Name

ifconfig

Synopsis

ifconfig [interface]
ifconfig [interface address_family parameters addresses]

TCP/IP command. Assign an address to a network interface and/or configure network interface parameters. ifconfig is typically used at boot time to define the network address of each interface on a machine. It may be used at a later time to redefine an interface’s address or other parameters. Without arguments, ifconfig displays the current configuration for a network interface. With the single option -a and no other arguments, it will display all current interfaces. Used with a single interface argument, ifconfig displays that particular interface’s current configuration. Note that interfaces are usually numbered starting at zero: eth0, eth1, eth2, and so forth.
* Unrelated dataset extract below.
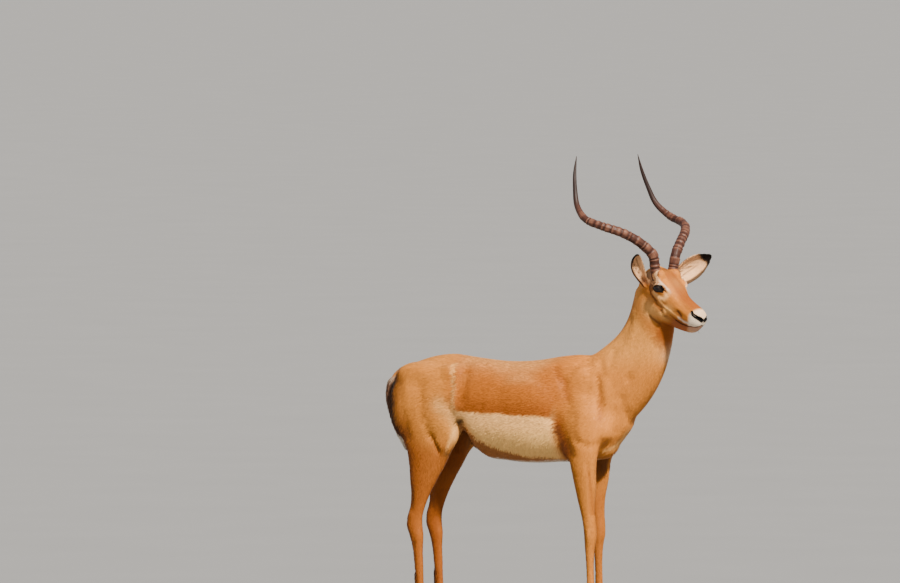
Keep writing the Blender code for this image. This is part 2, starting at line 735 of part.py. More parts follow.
def feet(legs):
    """Trims each pastern at the coronet and sets two hooves under it."""
    made = []
    slope = Vector((-0.26, 0, 1)).normalized()  # the coronet rises towards the toe
    stands = [
        ("foreleg", "left", 1, FORE_X + LEFT_FORE_STEP + 0.019, FORE_Y),
        ("foreleg", "right", -1, FORE_X + 0.019, FORE_Y),
        ("hindleg", "left", 1, HIND_X + LEFT_HIND_STEP + 0.027, HIND_Y),
        ("hindleg", "right", -1, HIND_X + 0.027, HIND_Y),
    ]
    for kind, side, s, x, y in stands:
        coronet = Vector((x, y * s, HOOF_HEIGHT))
        name = f"{kind}_lower_{side}"
        leg = next(obj for obj in legs if obj.name.startswith(name))
        legs.remove(leg)
        legs.append(kept_side(leg, name + "_cut", coronet, slope))
        remove(leg)
        for place, out in (("outer", 1), ("inner", -1)):
            across = y * s + s * out * (HOOF_WIDTH + CLEFT) / 2
            whole = hoof(x + 0.011, across, s * out)
            hoof_name = f"hoof_{kind[:-3]}_{side}_{place}"
            made.append(kept_side(whole, hoof_name, coronet, -slope))
            remove(whole)
    return made


def main():
    clear_scene()
    body = fused_body()
    swollen_body = swollen(body, GAP)
    attached = []
    for side, s in (("left", 1), ("right", -1)):
        attached.append(boolean(horn(s), swollen_body, "DIFFERENCE", f"horn_{side}"))
        attached.append(boolean(ear(s), swollen_body, "DIFFERENCE", f"ear_{side}"))
    attached.append(boolean(tail(), swollen_body, "DIFFERENCE", "tail"))
    remove(swollen_body)
    attached = [largest_piece(obj) for obj in attached]
    eyes = []
    for side, s in (("left", 1), ("right", -1)):
        at = in_head(EYE_AT.x, EYE_AT.y * s, EYE_AT.z)
        socket = ball("socket", at, (EYE_R + GAP,) * 3)
        body = boolean(body, socket, "DIFFERENCE")
        remove(socket)
        eyes.append(ball(f"eye_{side}", at, (EYE_R,) * 3, segments=14))
    legs, *middle = parted(body)
    hooves = feet(legs)
    finish([*legs, *middle, *attached, *eyes, *hooves])


def finish(nodes):
    """Names, materials, smooth shading and the place of the origin."""
    looks = {
        "horn": material("horn", COAT["horn"], 0.4),
        "hoof": material("hoof", COAT["hoof"], 0.35),
        "eye": material("eye", COAT["eye"], 0.05),
        "tail": material("white_coat", COAT["white"]),
        "trunk": material("saddle_coat", COAT["saddle"]),
    }
    tan = material("tan_coat", COAT["tan"])
    for obj in nodes:
        obj.name = obj.name.replace("_cut", "").split(".")[0]
        obj.data.name = obj.name
        obj.data.materials.clear()
        obj.data.materials.append(looks.get(obj.name.split("_")[0], tan))
        obj.data.transform(Matrix.Translation(CENTRE_SHIFT))
        obj.data.shade_smooth()
        obj.data.set_sharp_from_angle(angle=math.radians(50))


main()
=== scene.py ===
# %% [markdown]
# # An impala ram, standing, with its head turned
#
# A still, life-size model of an impala antelope, such as a museum shows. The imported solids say
# where everything is: trunk, neck, head, legs, ears, eyes, horns, tail and hooves. This script
# gives them one seamless skin, a short sleek coat of solid tufts, wet eyes with lids, ringed
# horns and hooves, and then a plain floor, soft light and a camera.
#
# Everything is built in the animal's own frame, with +X towards the chest, +Y to its left and the
# ground at z = 0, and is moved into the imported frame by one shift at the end.

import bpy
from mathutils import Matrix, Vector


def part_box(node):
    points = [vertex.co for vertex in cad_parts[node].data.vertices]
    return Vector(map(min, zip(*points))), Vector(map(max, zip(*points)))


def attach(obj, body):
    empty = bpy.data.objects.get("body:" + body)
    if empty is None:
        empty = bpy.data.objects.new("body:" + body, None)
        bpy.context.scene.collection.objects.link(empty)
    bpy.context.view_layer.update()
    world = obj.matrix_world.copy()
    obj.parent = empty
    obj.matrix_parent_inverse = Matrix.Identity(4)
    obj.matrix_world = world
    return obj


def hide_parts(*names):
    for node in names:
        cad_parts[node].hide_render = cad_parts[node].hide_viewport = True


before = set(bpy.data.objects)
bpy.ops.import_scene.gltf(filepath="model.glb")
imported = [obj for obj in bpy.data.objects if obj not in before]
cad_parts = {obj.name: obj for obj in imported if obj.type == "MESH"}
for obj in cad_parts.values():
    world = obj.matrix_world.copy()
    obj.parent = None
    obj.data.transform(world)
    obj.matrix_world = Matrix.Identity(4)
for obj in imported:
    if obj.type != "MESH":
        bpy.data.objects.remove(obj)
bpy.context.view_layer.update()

# %% Import what the modelling needs
import math

import bmesh
import bpy
import numpy as np
from mathutils import Matrix, Vector
from mathutils.bvhtree import BVHTree

# %% [markdown]
# ## Where the head is
#
# The head is turned and lowered, so its features are easiest to place in a frame of its own: x
# towards the nose, y to its left, z away from the brow. The two eye solids fix that frame. The
# line between them gives the turn, and their middle lies a little behind and above the brow.

# %% Read the head's frame from the eyes
BROW = Vector((0.607, -0.060, 1.069))
HEAD_PITCH = math.radians(30)
EYE_AT = Vector((-0.0085, 0.0495, 0.0095))


def middle(node):
    low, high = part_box(node)
    return (low + high) / 2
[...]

Wireless network interfaces may begin with ath0 or wlan0. On some systems the ifconfig command is deprecated in favor of the ip command.

Arguments

interface

String of the form name unit: for example, en0.

address_family

Since an interface may receive transmissions in differing protocols, each of which may require separate naming schemes, you can specify the address_family to change the interpretation of the remaining parameters. You may specify inet (for TCP/IP, the default), ax25 (AX.25 Packet Radio), ddp (Appletalk Phase 2), or ipx (Novell).

parameters

The following parameters may be set with ifconfig:

add address/prefixlength

Add an IPv6 address and prefix length.

address address

Assign the specified IP address to the interface.

allmulti/-allmulti ...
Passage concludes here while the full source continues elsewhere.